Метафорическое и метонимическое мышление в искусстве

Когда мы говорим об образной основе искусства, мы должны ясно помнить, что образ — это не только конечный результат творчества. С образами связан весь процесс творчества. С ними связано художественное видение мира.

Обратимся еще раз к знакомым нам словам Белинского: «Искусство есть... мышление в образах». Именно само мышление творца, художника является образным, а не абстрактным.

Художник — поэт, живописец или деятель иного рода искусства — видит и осмысляет все не совсем так, как обычный человек, человек не художественного склада. Ху­дожнику свойственна конкретность, тонкость и живость восприятия, зоркость глаза, эмоциональная, внутренняя точность оценки. Художник не только творит живой мир — он и видит мир ярко и живо. Он видит мир в его чувствен­ной осязаемости и неповторимости, и при этом всегда по-своему.

Интересно, что живое и конкретное, т. е. образное, видение мира органически присуще детям. Дети в силу живой непосредственности своего взгляда, свежести вос­приятия являются в известном смысле готовыми ху­дожниками. Недаром так хороши бывают детские рисунки.

Авторы этих рисунков совсем не обязательно стано­вятся живописцами. Больше того, с годами очень многие люди теряют свежесть восприятия, и тогда не может спасти никакая профессиональная выучка. Живое, непосредствен­ное, «свое» восприятие мира — непременная составная часть художественного дарования.
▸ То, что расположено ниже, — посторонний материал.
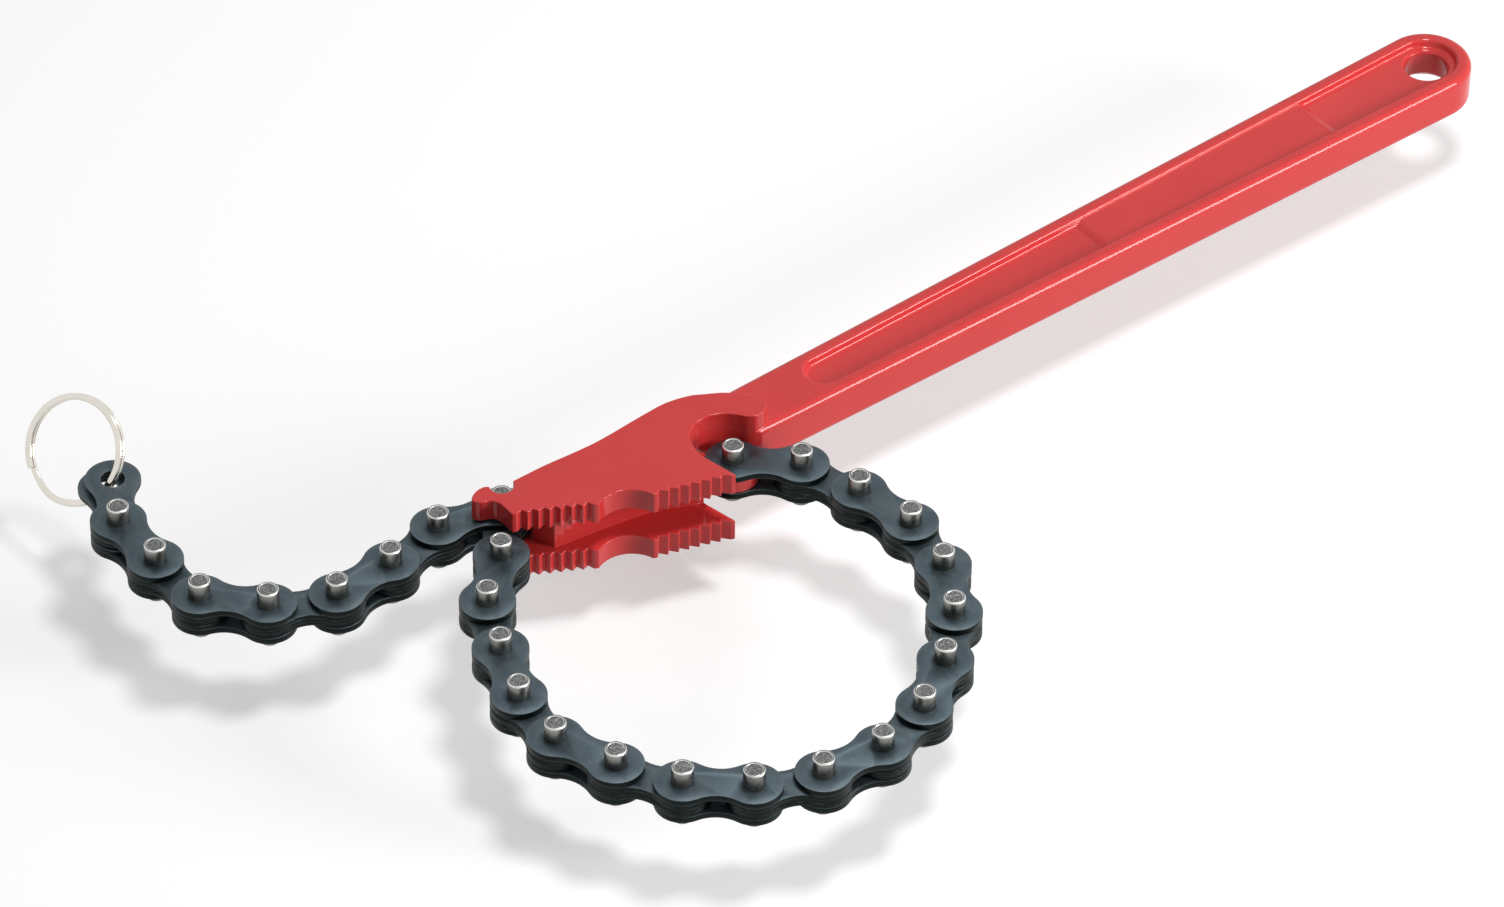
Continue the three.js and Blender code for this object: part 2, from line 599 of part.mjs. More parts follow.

Внучка Сергея Рахманинова Софья Волконская в ран­нем детстве сочинила такие стихи:

Вся радость ушла из сердца старика,

И он лег и умер.

Рахманинова поразили и пленили эти стихи, и он написал к ним музыку. Стихи в самом деле неожиданные и прекрасные в своей непосредственной образности. Для ма­ленького поэта жизнь — это радость; человек стареет — это значит, что в нем убывает и радость, и жизнь; и вот когда радости не остается совсем, человеку приходит вре­мя умереть... Девочка не просто «сочиняла» стихи: она образно, художественно мыслила, и потому мыслила глу­боко.

Читая эти внешне незамысловатые строчки, мы и са­ми неожиданно для себя ярко осознаем, что жизнь без ра­дости невозможна, не нужна человеку. Так маленький ху­дожник и в нас пробудил способность к художественному мышлению. Такая способность нужна воспринимающему произведение искусства, пожалуй, не меньше, чем творцу. Но творец, художник играет роль первооткрыва­теля, художественное мышление требует от пего собствен­ного горения, собственной остроты восприятия и постоян­ной самоотдачи. А мы лишь откликаемся па его творческие открытия — когда они находят отзвук в нашей душе.